Theses classic images that emerged during Rockwell’s early career captivated his audience. An audience that was starving for a dose of color in a world filled with dull grey tones brought on by limited printing techniques and decades of war during the darkest eras of the 20th century.
In a time where the world was flooded with an abundance of new and creative designers, ever-increasing publications using new bold and colorful printing, Rockwell’s work stands out among the many. Even today, his unique talent, his use of form, subject and composition, especially adding the element of food and cooking still brings us all together.

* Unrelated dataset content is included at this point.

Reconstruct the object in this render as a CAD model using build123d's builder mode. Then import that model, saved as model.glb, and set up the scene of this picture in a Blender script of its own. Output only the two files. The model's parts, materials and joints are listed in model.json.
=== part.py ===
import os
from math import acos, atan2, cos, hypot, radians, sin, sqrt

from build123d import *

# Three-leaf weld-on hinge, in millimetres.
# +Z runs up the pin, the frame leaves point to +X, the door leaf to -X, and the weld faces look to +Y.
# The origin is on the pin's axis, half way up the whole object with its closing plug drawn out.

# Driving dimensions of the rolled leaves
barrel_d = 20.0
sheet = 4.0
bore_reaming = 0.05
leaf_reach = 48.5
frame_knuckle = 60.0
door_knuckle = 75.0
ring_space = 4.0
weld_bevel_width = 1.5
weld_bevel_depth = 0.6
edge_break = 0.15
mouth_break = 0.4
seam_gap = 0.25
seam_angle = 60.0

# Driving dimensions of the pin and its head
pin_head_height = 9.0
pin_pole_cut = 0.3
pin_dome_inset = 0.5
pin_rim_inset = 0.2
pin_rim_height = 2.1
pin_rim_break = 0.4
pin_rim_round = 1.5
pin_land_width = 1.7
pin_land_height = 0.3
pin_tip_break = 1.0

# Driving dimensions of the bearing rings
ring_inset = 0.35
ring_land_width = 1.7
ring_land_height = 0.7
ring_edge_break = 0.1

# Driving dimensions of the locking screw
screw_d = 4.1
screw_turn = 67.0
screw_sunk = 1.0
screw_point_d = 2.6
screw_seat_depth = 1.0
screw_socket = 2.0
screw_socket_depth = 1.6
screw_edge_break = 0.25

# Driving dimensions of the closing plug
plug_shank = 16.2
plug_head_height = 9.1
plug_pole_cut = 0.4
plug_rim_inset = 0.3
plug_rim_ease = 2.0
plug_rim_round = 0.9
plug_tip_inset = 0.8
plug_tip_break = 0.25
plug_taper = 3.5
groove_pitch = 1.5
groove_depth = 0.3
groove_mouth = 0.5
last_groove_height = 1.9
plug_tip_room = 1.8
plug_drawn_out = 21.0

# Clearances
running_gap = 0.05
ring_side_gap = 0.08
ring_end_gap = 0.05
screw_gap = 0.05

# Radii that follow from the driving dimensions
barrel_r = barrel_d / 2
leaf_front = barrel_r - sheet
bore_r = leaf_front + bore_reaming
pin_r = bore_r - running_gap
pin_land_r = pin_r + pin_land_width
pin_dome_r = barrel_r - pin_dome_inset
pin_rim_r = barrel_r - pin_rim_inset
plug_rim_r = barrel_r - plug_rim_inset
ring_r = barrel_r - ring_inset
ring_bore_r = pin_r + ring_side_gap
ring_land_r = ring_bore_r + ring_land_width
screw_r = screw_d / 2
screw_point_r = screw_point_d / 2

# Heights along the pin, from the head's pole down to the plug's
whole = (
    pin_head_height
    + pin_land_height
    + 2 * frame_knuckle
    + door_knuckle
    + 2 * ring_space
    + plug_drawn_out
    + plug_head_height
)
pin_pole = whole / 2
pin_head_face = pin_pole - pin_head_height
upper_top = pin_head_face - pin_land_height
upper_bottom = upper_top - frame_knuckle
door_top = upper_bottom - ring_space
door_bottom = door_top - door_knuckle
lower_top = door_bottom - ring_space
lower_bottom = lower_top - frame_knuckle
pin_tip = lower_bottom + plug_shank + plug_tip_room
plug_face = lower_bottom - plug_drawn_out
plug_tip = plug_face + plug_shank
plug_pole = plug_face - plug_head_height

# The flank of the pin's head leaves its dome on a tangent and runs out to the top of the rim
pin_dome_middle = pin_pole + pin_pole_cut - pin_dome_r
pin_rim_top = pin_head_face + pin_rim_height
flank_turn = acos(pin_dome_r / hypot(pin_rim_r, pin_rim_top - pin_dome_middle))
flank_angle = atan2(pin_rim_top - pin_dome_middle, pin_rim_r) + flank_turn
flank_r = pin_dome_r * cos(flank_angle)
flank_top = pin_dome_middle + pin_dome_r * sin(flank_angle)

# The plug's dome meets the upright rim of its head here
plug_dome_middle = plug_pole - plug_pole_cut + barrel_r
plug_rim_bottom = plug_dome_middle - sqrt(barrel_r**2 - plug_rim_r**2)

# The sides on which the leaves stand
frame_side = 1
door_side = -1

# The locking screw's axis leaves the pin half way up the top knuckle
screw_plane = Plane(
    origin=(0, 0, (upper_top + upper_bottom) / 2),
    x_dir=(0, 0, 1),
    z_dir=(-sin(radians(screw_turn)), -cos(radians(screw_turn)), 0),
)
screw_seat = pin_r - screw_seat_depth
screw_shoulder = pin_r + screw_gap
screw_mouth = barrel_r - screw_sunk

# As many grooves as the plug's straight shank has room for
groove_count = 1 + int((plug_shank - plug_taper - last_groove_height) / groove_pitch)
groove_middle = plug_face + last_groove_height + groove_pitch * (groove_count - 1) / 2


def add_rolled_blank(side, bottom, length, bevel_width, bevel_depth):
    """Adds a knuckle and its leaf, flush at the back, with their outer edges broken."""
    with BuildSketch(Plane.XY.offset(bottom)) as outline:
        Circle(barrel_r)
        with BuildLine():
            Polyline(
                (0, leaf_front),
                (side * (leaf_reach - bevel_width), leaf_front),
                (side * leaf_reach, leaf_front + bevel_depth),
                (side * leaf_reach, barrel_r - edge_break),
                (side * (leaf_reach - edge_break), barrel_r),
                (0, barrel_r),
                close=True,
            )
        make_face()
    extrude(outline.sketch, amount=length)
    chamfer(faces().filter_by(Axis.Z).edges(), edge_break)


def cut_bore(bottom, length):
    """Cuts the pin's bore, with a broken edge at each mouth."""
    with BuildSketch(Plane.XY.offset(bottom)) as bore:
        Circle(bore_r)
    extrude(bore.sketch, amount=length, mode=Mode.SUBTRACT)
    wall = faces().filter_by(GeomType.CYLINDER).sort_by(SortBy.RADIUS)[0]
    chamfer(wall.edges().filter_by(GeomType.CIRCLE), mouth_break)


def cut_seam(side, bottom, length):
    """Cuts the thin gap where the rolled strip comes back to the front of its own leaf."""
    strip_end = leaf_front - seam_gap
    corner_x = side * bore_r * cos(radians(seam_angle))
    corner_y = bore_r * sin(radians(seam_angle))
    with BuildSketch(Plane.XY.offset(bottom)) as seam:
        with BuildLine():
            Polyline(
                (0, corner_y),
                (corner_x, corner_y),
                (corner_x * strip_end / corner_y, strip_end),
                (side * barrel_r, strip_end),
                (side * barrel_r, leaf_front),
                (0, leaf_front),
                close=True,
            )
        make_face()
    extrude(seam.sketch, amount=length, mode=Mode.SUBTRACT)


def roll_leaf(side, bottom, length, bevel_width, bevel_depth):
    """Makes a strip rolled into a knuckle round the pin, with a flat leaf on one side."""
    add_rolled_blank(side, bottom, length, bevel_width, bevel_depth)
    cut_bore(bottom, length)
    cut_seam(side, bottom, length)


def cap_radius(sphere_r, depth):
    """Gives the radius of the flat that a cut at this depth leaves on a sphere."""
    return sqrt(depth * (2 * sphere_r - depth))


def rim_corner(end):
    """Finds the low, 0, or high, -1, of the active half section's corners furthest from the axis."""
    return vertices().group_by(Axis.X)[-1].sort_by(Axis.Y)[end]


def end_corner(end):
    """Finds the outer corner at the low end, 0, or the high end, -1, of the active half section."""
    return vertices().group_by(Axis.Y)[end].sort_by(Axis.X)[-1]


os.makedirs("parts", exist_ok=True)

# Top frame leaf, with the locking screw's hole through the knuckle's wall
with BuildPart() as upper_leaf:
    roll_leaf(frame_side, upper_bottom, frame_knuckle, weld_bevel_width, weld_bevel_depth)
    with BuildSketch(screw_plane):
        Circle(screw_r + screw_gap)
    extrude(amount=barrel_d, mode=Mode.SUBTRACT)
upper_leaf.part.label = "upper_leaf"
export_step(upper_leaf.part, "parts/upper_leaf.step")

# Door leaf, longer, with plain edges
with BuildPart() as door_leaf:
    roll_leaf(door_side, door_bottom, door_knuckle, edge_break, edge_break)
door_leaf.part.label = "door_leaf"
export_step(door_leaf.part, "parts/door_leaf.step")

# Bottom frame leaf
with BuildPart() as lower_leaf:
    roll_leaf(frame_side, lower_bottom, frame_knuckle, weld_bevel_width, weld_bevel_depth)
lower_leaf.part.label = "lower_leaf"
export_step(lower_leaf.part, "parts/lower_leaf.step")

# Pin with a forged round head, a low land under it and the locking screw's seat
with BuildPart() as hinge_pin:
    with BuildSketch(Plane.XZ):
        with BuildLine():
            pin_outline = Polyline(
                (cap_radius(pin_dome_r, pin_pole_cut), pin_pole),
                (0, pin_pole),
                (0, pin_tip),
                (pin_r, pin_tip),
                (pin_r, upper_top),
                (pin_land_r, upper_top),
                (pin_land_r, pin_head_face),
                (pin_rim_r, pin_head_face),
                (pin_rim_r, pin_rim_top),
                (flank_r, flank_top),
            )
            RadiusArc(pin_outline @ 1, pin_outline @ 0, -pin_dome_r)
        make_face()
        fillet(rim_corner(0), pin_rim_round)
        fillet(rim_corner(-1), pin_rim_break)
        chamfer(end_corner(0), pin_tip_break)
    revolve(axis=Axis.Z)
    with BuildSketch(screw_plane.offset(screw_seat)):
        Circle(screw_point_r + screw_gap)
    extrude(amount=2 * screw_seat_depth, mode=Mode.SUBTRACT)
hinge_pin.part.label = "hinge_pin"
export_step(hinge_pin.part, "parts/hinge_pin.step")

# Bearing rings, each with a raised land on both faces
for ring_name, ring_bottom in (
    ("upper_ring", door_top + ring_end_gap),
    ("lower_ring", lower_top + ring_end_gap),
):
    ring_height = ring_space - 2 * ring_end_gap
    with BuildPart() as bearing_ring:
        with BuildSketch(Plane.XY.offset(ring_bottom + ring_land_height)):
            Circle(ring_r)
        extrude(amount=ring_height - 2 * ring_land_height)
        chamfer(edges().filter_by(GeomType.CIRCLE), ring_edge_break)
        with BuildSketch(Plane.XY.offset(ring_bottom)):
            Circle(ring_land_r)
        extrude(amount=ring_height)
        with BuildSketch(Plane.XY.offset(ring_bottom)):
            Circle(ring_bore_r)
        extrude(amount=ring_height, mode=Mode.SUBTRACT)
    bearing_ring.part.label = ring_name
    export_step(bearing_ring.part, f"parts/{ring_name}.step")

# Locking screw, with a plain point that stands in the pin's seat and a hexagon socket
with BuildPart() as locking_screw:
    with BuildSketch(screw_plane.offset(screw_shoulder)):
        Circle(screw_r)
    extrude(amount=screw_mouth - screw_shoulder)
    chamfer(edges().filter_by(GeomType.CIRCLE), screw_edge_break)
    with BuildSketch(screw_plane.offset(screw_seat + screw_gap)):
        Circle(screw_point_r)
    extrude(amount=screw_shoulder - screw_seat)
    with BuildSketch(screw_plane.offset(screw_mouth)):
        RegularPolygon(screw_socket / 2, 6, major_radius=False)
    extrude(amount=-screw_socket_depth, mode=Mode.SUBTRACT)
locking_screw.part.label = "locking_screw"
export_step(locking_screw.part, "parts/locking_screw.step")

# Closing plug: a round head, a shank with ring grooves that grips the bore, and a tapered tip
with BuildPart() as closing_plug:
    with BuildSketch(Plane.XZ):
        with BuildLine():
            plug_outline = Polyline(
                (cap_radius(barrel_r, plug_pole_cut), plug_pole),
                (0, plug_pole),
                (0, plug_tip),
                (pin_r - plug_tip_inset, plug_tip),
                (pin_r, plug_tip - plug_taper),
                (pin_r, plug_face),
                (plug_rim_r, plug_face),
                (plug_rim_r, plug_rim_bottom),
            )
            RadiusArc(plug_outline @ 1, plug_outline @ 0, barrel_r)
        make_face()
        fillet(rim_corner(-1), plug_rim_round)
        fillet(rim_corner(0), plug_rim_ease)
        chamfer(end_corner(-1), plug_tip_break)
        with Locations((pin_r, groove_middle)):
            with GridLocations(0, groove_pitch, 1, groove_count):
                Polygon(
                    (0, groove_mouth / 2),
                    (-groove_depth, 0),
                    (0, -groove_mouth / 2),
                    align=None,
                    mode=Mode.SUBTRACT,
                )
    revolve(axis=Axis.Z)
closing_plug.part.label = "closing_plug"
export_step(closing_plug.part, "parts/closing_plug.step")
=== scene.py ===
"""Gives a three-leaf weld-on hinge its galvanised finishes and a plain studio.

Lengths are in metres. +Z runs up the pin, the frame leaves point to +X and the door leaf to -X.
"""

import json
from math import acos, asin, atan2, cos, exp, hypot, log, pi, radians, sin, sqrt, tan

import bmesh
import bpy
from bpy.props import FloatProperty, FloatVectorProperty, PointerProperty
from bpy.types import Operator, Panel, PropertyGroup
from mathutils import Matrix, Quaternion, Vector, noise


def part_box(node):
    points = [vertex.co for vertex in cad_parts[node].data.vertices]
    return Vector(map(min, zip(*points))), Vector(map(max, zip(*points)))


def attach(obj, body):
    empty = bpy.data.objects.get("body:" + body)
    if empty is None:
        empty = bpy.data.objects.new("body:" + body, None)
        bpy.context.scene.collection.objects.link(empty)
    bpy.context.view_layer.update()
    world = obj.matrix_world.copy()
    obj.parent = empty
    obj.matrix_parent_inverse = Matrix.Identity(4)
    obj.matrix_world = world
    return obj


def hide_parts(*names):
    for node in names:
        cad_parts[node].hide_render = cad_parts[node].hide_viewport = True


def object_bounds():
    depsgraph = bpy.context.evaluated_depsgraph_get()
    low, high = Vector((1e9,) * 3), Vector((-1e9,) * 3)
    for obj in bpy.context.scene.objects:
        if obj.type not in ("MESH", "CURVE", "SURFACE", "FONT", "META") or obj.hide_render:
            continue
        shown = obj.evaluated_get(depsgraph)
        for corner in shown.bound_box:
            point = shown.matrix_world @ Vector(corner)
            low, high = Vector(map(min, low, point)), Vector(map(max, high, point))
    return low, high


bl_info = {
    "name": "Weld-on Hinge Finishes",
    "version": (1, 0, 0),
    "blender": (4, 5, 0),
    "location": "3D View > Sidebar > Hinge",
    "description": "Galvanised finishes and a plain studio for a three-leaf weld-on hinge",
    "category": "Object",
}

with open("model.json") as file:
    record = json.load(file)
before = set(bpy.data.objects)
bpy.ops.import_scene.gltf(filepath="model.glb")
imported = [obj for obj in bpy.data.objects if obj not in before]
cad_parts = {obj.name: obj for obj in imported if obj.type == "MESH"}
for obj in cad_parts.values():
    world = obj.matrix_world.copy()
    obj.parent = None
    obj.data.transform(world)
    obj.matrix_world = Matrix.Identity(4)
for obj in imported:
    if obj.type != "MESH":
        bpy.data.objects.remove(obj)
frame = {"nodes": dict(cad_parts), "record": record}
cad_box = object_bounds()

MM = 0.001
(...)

A subject that connects us all, it transcends all language and borders, culture and heritage.
Inspiration for the generations
Myself, as an illustrator and artist, have always been fascinated by the advertising campaigns of the early 20th century. The bold and bright color pallets and cheerful nature of the subjects seem to drown out the unpleasantness of the world today. The classic look of a simpler time reminds me that the world is indeed a wonderful place, this, especially in todays standards, is what we can all use a little more of. The baking illustration used for this article was one of pieces inspired by these classic images. I chose the subject because of its close association with the Christmas traditions and the memories we all have growing up. The color, style and layout all follow the same formula perfected by those masters of the craft that came before me. I feel honored to be able to pick up where they left off and I can only dream of being as successful as they were.